= Clark's rule =

Clark's rule is a medical term referring to a mathematical formula used to calculate the proper dosage of medicine for children aged 2–17 based on the weight of the patient and the appropriate adult dose. The formula was named after Cecil Belfield Clarke (1894–1970), a Barbadian physician who practiced throughout the UK, the West Indies and Ghana.

==Overview==
The procedure is to take the child's weight in pounds, divide by 150 lb, and multiply the fractional result by the adult dose to find the equivalent child dosage. For example, if an adult dose of medication calls for 30 mg and the child weighs 30 lb, divide the weight by 150 (30/150) to obtain 1/5 and multiply 1/5 times 30 mg to get 6 mg.

Though it is more common for physicians to use medications that have suggested manufacturer's doses for children, familiarity of Clark's rule is used as an additional layer of protection against potentially deadly medication errors in clinical practice.

==Fried's rule==
Similar to Clark's rule is Fried's rule, by which the formula is modified to be used for infants. The formula is nearly identical, except with the child's weight replaced by the infant's age in months.

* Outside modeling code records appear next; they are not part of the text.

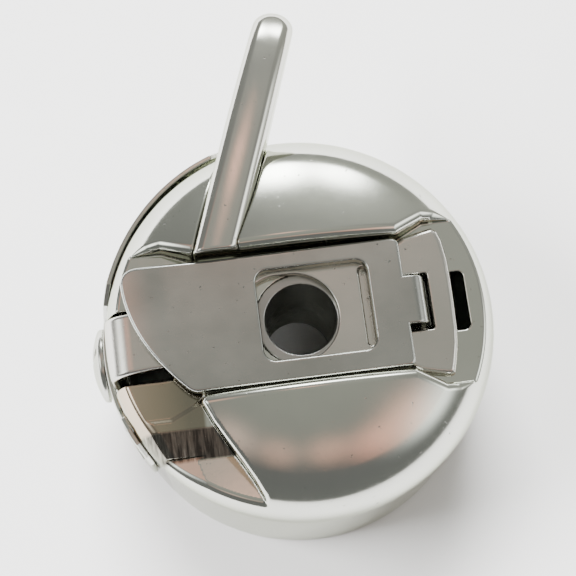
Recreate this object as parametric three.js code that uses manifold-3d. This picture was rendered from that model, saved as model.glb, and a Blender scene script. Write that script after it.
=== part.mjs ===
// Front-loading bobbin case with position finger, latch lever and latch slide.
// Millimetres. Drawn with the origin on the case axis in the plane of the open
// rim, +Z out of the latch face, +X along the latch channel to the hinge end and
// +Y to the finger, then moved so that the origin is under the middle.
import * as THREE from 'three';
import { mergeVertices } from 'three/addons/utils/BufferGeometryUtils.js';
import Module from 'manifold-3d';

const wasm = await Module();
wasm.setup();

// ---------------------------------------------------------------- dimensions
const AXIS_X = 0.607;            // where the case axis stands in the finished frame
const AXIS_Y = -3.7105;
const CASE_R = 22.8 / 2;         // outer wall
const BORE_R = 10.45;            // bobbin space, for a 20.3 mm bobbin
const INNER_FACE_Z = 11.8;       // the bobbin's end stop
const FLOOR_Z = 13.0;            // channel floor
const CHANNEL_HALF = 4.12;       // half width beside the lever
const CHANNEL_END_HALF = 4.82;   // half width at both ends

const TUBE_BORE_R = 4.24 / 2;
const TUBE_R = 5.9 / 2;
const TUBE_NECK_R = 5.3 / 2;
const TUBE_END_Z = 3.4;

const SLIDE_T = 0.52;
const SLIDE_Z0 = FLOOR_Z + 0.04;
const SLIDE_Z1 = SLIDE_Z0 + SLIDE_T;
const LUG_X0 = -7.2;             // spring lug under the slide
const LUG_X1 = -6.8;
const SPRING_X0 = LUG_X1 + 0.04;
const SPRING_X1 = -3.34;
const SPRING_Y = -0.75;
const SPRING_Z = 12.52;

const LEVER_T = 0.75;
const LEVER_Z0 = SLIDE_Z1 + 0.04;
const LEVER_Z1 = LEVER_Z0 + LEVER_T;
const PIN_X = 7.0;
const PIN_Z = 12.45;
const PIN_R = 0.30;
const PIN_HALF = 3.3;            // half length

const FINGER_Z0 = 12.9;
const FINGER_Z1 = 15.3;
const FINGER_ROOT = [-4.38, 4.1];
const FINGER_TIP = [0.92, 18.75];
const FINGER_ROOT_HALF = 2.55 / 2; // half widths
const FINGER_TIP_HALF = 2.42 / 2;

const LEAF_R0 = CASE_R + 0.03;   // tension spring leaf, inner and outer radius
const LEAF_T = 0.30;
const LEAF_R1 = LEAF_R0 + LEAF_T;

// Screws in the wall: angle and slot tilt in degrees, lengths in millimetres
const TENSION_SCREW = {
  angle: 180, z: 6.9, headR: 2.25, shankR: 0.75, slotWidth: 0.5, slotDepth: 0.42, slotTilt: 20,
};
const CLAMP_SCREW = {
  angle: 205, z: 7.0, headR: 1.2, shankR: 0.6, slotWidth: 0.35, slotDepth: 0.18, slotTilt: 25,
};
const SCREW_TIP_R = 10.62;       // distance of both screw tips from the case axis
const SCREW_TIP_CHAMFER = 0.15;
const CLAMP_CONE_R0 = LEAF_R0 - 0.01; // where the countersink starts, from the case axis

const ABOVE = 17;                // cutters end here, clear above the case
const BEYOND = 13;               // and here, clear outside the wall
const RAD = Math.PI / 180;

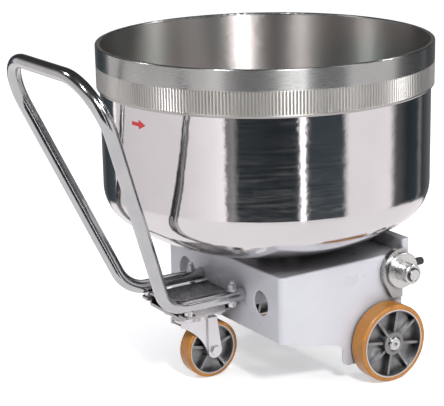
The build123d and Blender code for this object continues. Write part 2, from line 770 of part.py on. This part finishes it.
def axle_boss(s):
    """Boss welded through the side, with a snout that meets the wheel's inner bearing."""
    face = chassis_half + wheel_gap - 1
    snout = wheel_inner_y + hub_recess - seat_gap
    body = disc_y(boss_r, s * (face - boss_depth), s * face, wheel_x, wheel_r)
    body += disc_y(axle_r + 4, s * face, s * snout, wheel_x, wheel_r)
    return body - disc_y(axle_r, s * (face - boss_depth - 1), s * (snout + 1), wheel_x, wheel_r)


def axle_end_y():
    """Distance of the axle's end from the middle of the truck."""
    return wheel_outer_y - hub_recess + seat_gap


def main_axle():
    """Through axle with a tapped hole in each end."""
    end = axle_end_y()
    body = disc_y(axle_r, -end, end, wheel_x, wheel_r)
    for side, s in sides:
        body -= disc_y(end_screw_shank, s * (end - 25), s * (end + 1), wheel_x, wheel_r)
    return body


def end_washer(s):
    """Washer that keeps the wheel on the axle."""
    end = axle_end_y()
    ring = disc_y(main_bearing_r - 2, s * end, s * (end + washer_thick), wheel_x, wheel_r)
    return ring - disc_y(end_screw_shank, s * (end - 1), s * (end + washer_thick + 1), wheel_x, wheel_r)


def end_screw(s):
    """Domed socket screw in the end of the axle."""
    start = axle_end_y() + washer_thick
    end = start + end_screw_head
    head = disc_y(end_screw_r, s * start, s * end, wheel_x, wheel_r)
    rim = head.edges().filter_by_position(Axis.Y, min(s * end, s * end) - 0.1, max(s * end, s * end) + 0.1)
    head = fillet(rim, 3)
    head -= hexagon_y(10, s * (end - 5), s * (end + 1), wheel_x, wheel_r)
    return head + disc_y(end_screw_shank, s * (start - washer_thick - 25), s * start, wheel_x, wheel_r)


def group(pieces):
    """Separate solids that share one node."""
    return Compound([solid for piece in pieces for solid in piece.solids()])


def build():
    """Every node of the part, by name."""
    nodes = {}
    nodes["bowl_shell"] = bowl_shell()
    nodes["drive_band"] = drive_band()
    nodes["bowl_base_plate"] = base_plate()
    nodes["bowl_spindle"] = bowl_spindle()
    nodes["spindle_nut"] = spindle_nut()
    nodes["bearing_housing"] = bearing_housing()
    nodes["spindle_bearing_lower"] = spindle_bearing(housing_foot_z())
    nodes["spindle_bearing_upper"] = spindle_bearing(deck_z + collar_thick - bearing_thick)
    nodes["chassis_box"] = chassis_box()
    nodes["docking_beam"] = docking_beam()
    nodes["buffer_studs"] = group(buffer_stud(s) for side, s in sides)
    nodes["main_axle"] = main_axle()
    nodes["axle_bosses"] = group(axle_boss(s) for side, s in sides)
    nodes["axle_end_screws"] = group(end_screw(s) for side, s in sides)
    nodes["axle_end_washers"] = group(end_washer(s) for side, s in sides)
    nodes["docking_circlips"] = group(docking_circlip(s) for side, s in sides)
    bearing = (main_bearing_r, main_bearing_width)
    for side, s in sides:
        y = s * (wheel_inner_y + wheel_width / 2)
        nodes["rear_buffer_" + side] = rear_buffer(s)
        nodes["docking_plate_" + side] = docking_plate(s)
        nodes["docking_pin_" + side] = docking_pin(s)
        nodes["docking_roller_" + side] = docking_roller(s)
        nodes["wheel_centre_" + side] = wheel_centre(wheel_r - wheel_tread_thick, wheel_rim_wall, wheel_width,
                                                     main_hub_r, bearing, axle_r, wheel_spokes, wheel_rib_turn,
                                                     wheel_x, y, wheel_r)
        nodes["wheel_tread_" + side] = wheel_tread(wheel_r, wheel_tread_thick, wheel_width, wheel_x, y, wheel_r)
        nodes["wheel_bearings_" + side] = wheel_bearings(bearing, axle_r, wheel_width, wheel_x, y, wheel_r)
    nodes["handle_tube"] = handle_tube()
    nodes["handle_stubs"] = group(handle_stub(s) for side, s in sides)
    nodes["handle_plate"] = handle_plate()
    nodes["handle_spacers"] = handle_spacers()
    nodes["handle_bolts"] = handle_bolts()
    nodes["handle_nuts"] = handle_nuts()
    nodes["caster_plate"] = caster_plate()
    nodes["caster_bolts"] = group(caster_bolt(x, y) for x, y in caster_bolt_places())
    nodes["caster_bolt_nuts"] = group(caster_bolt_nut(x, y) for x, y in caster_bolt_places())
    nodes["kingpin"] = kingpin()
    nodes["caster_fork"] = caster_fork()
    nodes["caster_axle"] = caster_axle()
    nodes["caster_axle_nut"] = caster_axle_nut()
    nodes["caster_sleeves"] = group(caster_sleeve(s) for side, s in sides)
    small = (caster_bearing_r, caster_bearing_width)
    place = (-caster_wheel_x, 0.0, caster_r)
    nodes["caster_wheel_centre"] = wheel_centre(caster_r - caster_tread_thick, caster_rim_wall, caster_width,
                                                caster_hub_r, small, caster_axle_r, caster_spokes, caster_rib_turn,
                                                *place)
    nodes["caster_wheel_tread"] = wheel_tread(caster_r, caster_tread_thick, caster_width, *place)
    nodes["caster_wheel_bearings"] = wheel_bearings(small, caster_axle_r, caster_width, *place)
    return nodes


def main():
    """Write one file per node, moved so that the origin is under the middle of the footprint."""
    os.makedirs("parts", exist_ok=True)
    for name, shape in build().items():
        solids = [Pos(-middle_x, 0, 0) * solid for solid in shape.solids()]
        export_step(Compound(solids), "parts/" + name + ".step")


main()
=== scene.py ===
import json
from math import atan2, cos, pi, radians, sin

import bmesh
import bpy
from mathutils import Matrix, Vector


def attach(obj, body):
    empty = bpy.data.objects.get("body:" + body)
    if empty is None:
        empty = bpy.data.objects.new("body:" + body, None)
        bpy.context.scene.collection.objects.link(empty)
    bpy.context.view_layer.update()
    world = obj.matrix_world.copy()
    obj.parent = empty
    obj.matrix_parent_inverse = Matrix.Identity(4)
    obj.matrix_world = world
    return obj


# A dough bowl on its three-wheeled truck, in a white studio. Metres, Z up, floor at Z = 0.
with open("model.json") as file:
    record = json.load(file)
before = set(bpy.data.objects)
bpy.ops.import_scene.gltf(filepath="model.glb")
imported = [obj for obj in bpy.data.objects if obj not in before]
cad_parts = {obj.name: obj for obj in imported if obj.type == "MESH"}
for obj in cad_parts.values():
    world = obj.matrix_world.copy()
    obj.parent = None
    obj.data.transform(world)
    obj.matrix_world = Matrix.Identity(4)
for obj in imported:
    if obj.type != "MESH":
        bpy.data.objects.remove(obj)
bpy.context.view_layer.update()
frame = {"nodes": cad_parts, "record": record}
nodes = frame["nodes"]

# Camera: where it stands round the object, how far off, and how long its lens is
view_azimuth = -32.62
view_elevation = 15.66
view_roll = -1.195
view_distance = 3.9808
view_target = Vector((0.0075, 0.0611, 0.4268))
lens_mm = 126.56
sensor_mm = 36.0
far_clip = 200.0

# The bowl: its axis, its wall's radius, and the top of the drive band's toothed strip
bowl_x = 0.102925
bowl_r = 0.412
teeth_top_z = 0.800

# The wheels: each axis as X and Z, and the turned edge of its centre's rim as two radii
main_wheel = (0.271925, 0.100)
main_rim = (0.0860, 0.0885)
caster_wheel = (-0.081075, 0.075)
caster_rim = (0.0638, 0.0655)

# Nearly all values of a noise lie between these two
noise_low = 0.3
noise_high = 0.7


def camera():
    """The camera at the photograph's viewing angle."""
    a = radians(view_azimuth)
    e = radians(view_elevation)
    back = Vector((sin(a) * cos(e), -cos(a) * cos(e), sin(e)))
    right = Vector((cos(a), sin(a), 0.0))
    up = back.cross(right)
    r = radians(view_roll)
    right, up = right * cos(r) + up * sin(r), up * cos(r) - right * sin(r)
    data = bpy.data.cameras.new("camera")
    data.lens = lens_mm
    data.sensor_width = sensor_mm
    data.sensor_fit = "HORIZONTAL"
    data.clip_end = far_clip
    cam = bpy.data.objects.new("camera", data)
    turn = Matrix((right, up, back)).transposed().to_4x4()
    cam.matrix_world = Matrix.Translation(view_target + back * view_distance) @ turn
    bpy.context.scene.collection.objects.link(cam)
    bpy.context.scene.camera = cam


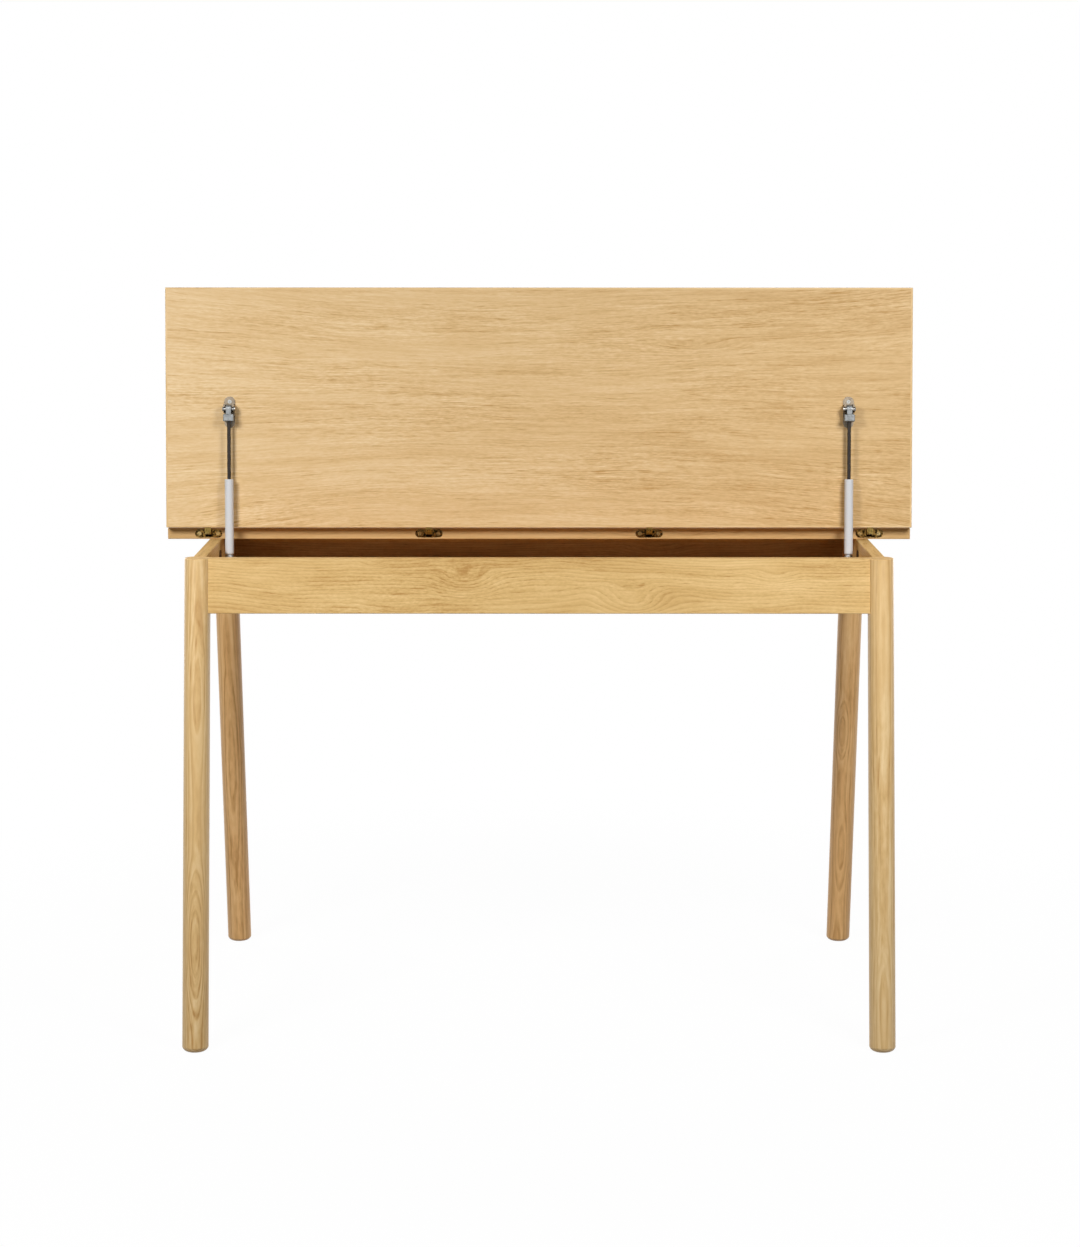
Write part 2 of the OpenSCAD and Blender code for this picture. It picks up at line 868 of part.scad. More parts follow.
// Places of the four screws of the lid brackets in the lid's frame, at the level z
module at_lid_screws(z) {
    for (sx = [-1, 1])
        for (u = [lid_pivot_u - lid_screw_near, lid_pivot_u + lid_screw_far])
            translate([sx * strut_x, -u, z]) rotate([180, 0, 0]) children();
}

// Outline of a hook ear round the pin: it is open away from the lid and towards the hinge
module hook_outline() {
    far = 4 * hook_r;
    tangent = hook_r * [-cos(hook_slope), -sin(hook_slope)];
    difference() {
        translate([-ear_near, plate_t - lid_pivot_out])
            square([ear_near + ear_far, lid_pivot_out - plate_t + hook_reach]);
        circle(r = hook_r);
        polygon([
            [0, 0], [hook_r, 0], [hook_r, far],
            tangent + far * [-sin(hook_slope), cos(hook_slope)], tangent
        ]);
    }
}

// Bracket on the lid's underside: a plate with two screws and two hook ears round the cross pin
module lid_bracket(sx) {
    plate_len = lid_screw_near + lid_screw_far + lid_plate_w;
    plate_mid = lid_pivot_u + (lid_screw_far - lid_screw_near) / 2;
    color(zinc)
    lid_frame()
        translate([sx * strut_x, 0, 0])
            difference() {
                union() {
                    translate([0, -plate_mid, -lid_t - plate_t])
                        rotate([0, 0, 90]) linear_extrude(plate_t) stadium(plate_len, lid_plate_w);
                    for (x = [-ear_x - ear_t, ear_x])
                        along_x(x, ear_t)
                            translate([-lid_pivot_u, -pin_w]) rotate(180) hook_outline();
                }
                translate([-sx * strut_x, 0, 0])
                    at_lid_screws(-lid_t - plate_t) screw(bracket_screw_len, run_gap);
            }
}

module lid_bracket_screws() {
    color(zinc)
    lid_frame() at_lid_screws(-lid_t - plate_t) recessed_screw(bracket_screw_len);
}

leg(-1, -1);  // front_left_leg
leg(1, -1);  // front_right_leg
leg(-1, 1);  // rear_left_leg
leg(1, 1);  // rear_right_leg
cross_rail(-1);  // front_rail
cross_rail(1);  // rear_rail
side_rail(-1);  // left_rail
side_rail(1);  // right_rail
compartment_floor();
cross_cleat(-1);  // front_cleat
cross_cleat(1);  // rear_cleat
side_cleat(-1);  // left_cleat
side_cleat(1);  // right_cleat
rear_top_core();
rear_top_lipping();
rear_top_batten();
batten_screws();
lid_core();
lid_lipping();
frame_cup(0);  // left_outer_frame_cup
frame_cup(1);  // left_inner_frame_cup
frame_cup(2);  // right_inner_frame_cup
frame_cup(3);  // right_outer_frame_cup
lid_cup(0);  // left_outer_lid_cup
lid_cup(1);  // left_inner_lid_cup
lid_cup(2);  // right_inner_lid_cup
lid_cup(3);  // right_outer_lid_cup
links(0);  // left_outer_links
links(1);  // left_inner_links
links(2);  // right_inner_links
links(3);  // right_outer_links
frame_cup_screws();
lid_cup_screws();
strut_bracket(-1);  // left_strut_bracket
strut_bracket(1);  // right_strut_bracket
strut_stud(-1);  // left_strut_stud
strut_stud(1);  // right_strut_stud
strut_bracket_screws();
strut_foot(-1);  // left_strut_foot
strut_foot(1);  // right_strut_foot
barrel(-1);  // left_barrel
barrel(1);  // right_barrel
gland(-1);  // left_gland
gland(1);  // right_gland
rod(-1);  // left_rod
rod(1);  // right_rod
piston(-1);  // left_piston
piston(1);  // right_piston
rod_head(-1);  // left_rod_head
rod_head(1);  // right_rod_head
head_pin(-1);  // left_head_pin
head_pin(1);  // right_head_pin
lid_bracket(-1);  // left_lid_bracket
lid_bracket(1);  // right_lid_bracket
lid_bracket_screws();
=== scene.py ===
# %% [markdown]
# # A lift-top writing desk in oak
# The desk is already built at its real size: every board, leg, hinge and gas strut is a piece of
# the frame that is loaded first. The pieces could be modelled here again, but they are exact
# already. So this notebook only gives them their finish, and sets up the camera and the light.
# One unit is one metre, X runs to the right, Y to the back and Z up.

import json
from math import pi, radians

import bmesh
import bpy
from mathutils import Matrix, Vector


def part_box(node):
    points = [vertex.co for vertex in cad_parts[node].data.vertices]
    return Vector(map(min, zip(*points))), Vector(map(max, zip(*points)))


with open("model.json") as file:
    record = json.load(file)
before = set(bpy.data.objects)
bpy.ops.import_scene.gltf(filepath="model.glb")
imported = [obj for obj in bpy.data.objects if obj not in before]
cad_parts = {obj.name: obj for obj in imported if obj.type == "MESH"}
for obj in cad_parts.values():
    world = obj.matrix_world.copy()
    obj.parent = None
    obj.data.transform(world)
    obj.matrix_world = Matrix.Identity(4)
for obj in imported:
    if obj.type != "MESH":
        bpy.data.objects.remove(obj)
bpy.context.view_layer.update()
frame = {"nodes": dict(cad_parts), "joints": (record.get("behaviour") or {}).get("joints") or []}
NODES = frame["nodes"]

# %% [markdown]
# ## The camera
# The desk is seen straight on from a little above the open lid, through a long lens, so the legs
# hardly spread with distance. The camera could be placed by eye, but here its place, tilt and
# focal length come from fitting the desk's known edges to the picture, and the result is written
# as plain sizes. The picture is 1080 wide and 1247 high.

# %% Camera
PICTURE_WIDTH = 1080
FOCAL_PIXELS = 2886
SENSOR_WIDTH = 36
CAMERA_AT = Vector((-0.0017, -4.589, 1.2977))
CAMERA_DOWN = radians(8.535)
CAMERA_YAW = radians(-0.038)
CAMERA_ROLL = radians(-0.02)

camera = bpy.data.objects.new("camera", bpy.data.cameras.new("camera"))
bpy.context.scene.collection.objects.link(camera)
camera.data.sensor_fit = "HORIZONTAL"
camera.data.sensor_width = SENSOR_WIDTH
camera.data.lens = SENSOR_WIDTH * FOCAL_PIXELS / PICTURE_WIDTH
camera.location = CAMERA_AT
camera.rotation_euler = (pi / 2 - CAMERA_DOWN, CAMERA_ROLL, CAMERA_YAW)
bpy.context.scene.camera = camera
bpy.context.scene.view_settings.view_transform = "Standard"
print("lens:", round(camera.data.lens, 1), "mm")

# %% [markdown]
# ## Adding nodes in one line
# A material is a small graph of nodes. Each node could be made in several lines of its own, but
# then a finish would fill a page. So short helpers do it: one adds a node and sets or links its
# inputs, one does a sum, one adds a weighed part to a total, and one starts a material and hands
# back its shader. Later cells then hold only what makes a finish special.

# %% Node helpers
def node(tree, kind, inputs=None, **settings):
    """A new node; an input that is given a socket is linked, and any other value is set."""
    made = tree.nodes.new("ShaderNode" + kind)
    for name, value in settings.items():
        setattr(made, name, value)
    for key, value in (inputs or {}).items():
        if isinstance(value, bpy.types.NodeSocket):
            tree.links.new(value, made.inputs[key])
        else:
            made.inputs[key].default_value = value
    return made


def calc(tree, operation, *values):
    """The result of one sum, as a socket."""
    return node(tree, "Math", dict(enumerate(values)), operation=operation).outputs[0]


def plus(tree, total, part, weight):
    """A total with a part added, as much of it as the weight says."""
    return calc(tree, "ADD", total, calc(tree, "MULTIPLY", part, weight))


def new_material(name):
    """A material with its tree, its shader and the place of each point on the piece."""
    material = bpy.data.materials.new(name)
    material.use_nodes = True
    tree = material.node_tree
    shader = tree.nodes["Principled BSDF"]
    place = node(tree, "TexCoord").outputs["Object"]
    return material, tree, shader, place


print("node helpers ready")

# %% [markdown]
# ## Colours
# A shader takes linear values, which are hard to read. Colours could be typed in that way, but it
# is easier to compare them with a picture when they are written as they are read off it, from 0
# to 255. So one helper turns them into linear values by the standard curve of screen colours, and
# another sets up a ramp, which turns any value between 0 and 1 into a colour.

# %% Colour helpers
FULL_LEVEL = 255
STRAIGHT_TO = 0.04045
STRAIGHT_SLOPE = 12.92
CURVE_OFFSET = 0.055
CURVE_POWER = 2.4
NEW_STOP_AT = 0.5
WHITE = (1, 1, 1, 1)


def grey(value):
    """A grey as a colour."""
    return (value, value, value)


def srgb(red, green, blue):
    """A colour read off a picture, in linear values."""
    def linear(value):
        share = value / FULL_LEVEL
        if share <= STRAIGHT_TO:
            return share / STRAIGHT_SLOPE
        return ((share + CURVE_OFFSET) / (1 + CURVE_OFFSET)) ** CURVE_POWER

    return (linear(red), linear(green), linear(blue))


def ramp(tree, value, stops):
    """Colours between stops, each a position and a colour."""
    made = node(tree, "ValToRGB", {"Fac": value})
    elements = made.color_ramp.elements
    while len(elements) < len(stops):
        elements.new(NEW_STOP_AT)
    for element, (position, colour) in zip(elements, stops):
        element.position = position
        element.color = (*colour, 1)
    return made.outputs["Color"]


print("mid grey as a linear value:", round(srgb(128, 128, 128)[0], 3))

# %% [markdown]
# ## Noise
# Wood, metal and paint all change a little from point to point, and noise does that for each of
# them. A picture of real oak could be laid on instead, but it would stretch round the corners and
# end at its edge. Noise fills space: with few blots to the metre along one axis and many along
# the others it becomes streaks, and a shift moves to another part of it, so no two boards match.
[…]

Fried's rule was named after Kalman Fried (1914–1999), an Israeli geneticist and pediatrician who developed his own formula while treating and observing children at the Hebrew University of Jerusalem-affiliated Hadassah Medical Center in the 1960s. Fried though was more renowned as a geneticist rather than a pediatrician.

==Young's rule==
The earlier Young's rule for calculating the correct dose of medicine for a child is similar: it states that the child dosage is equal to the adult dosage multiplied by the child's age in years, divided by the sum of 12 plus the child's age.

Young's rule was named after Thomas Young (1773–1829), an English polymath, physician and physicist.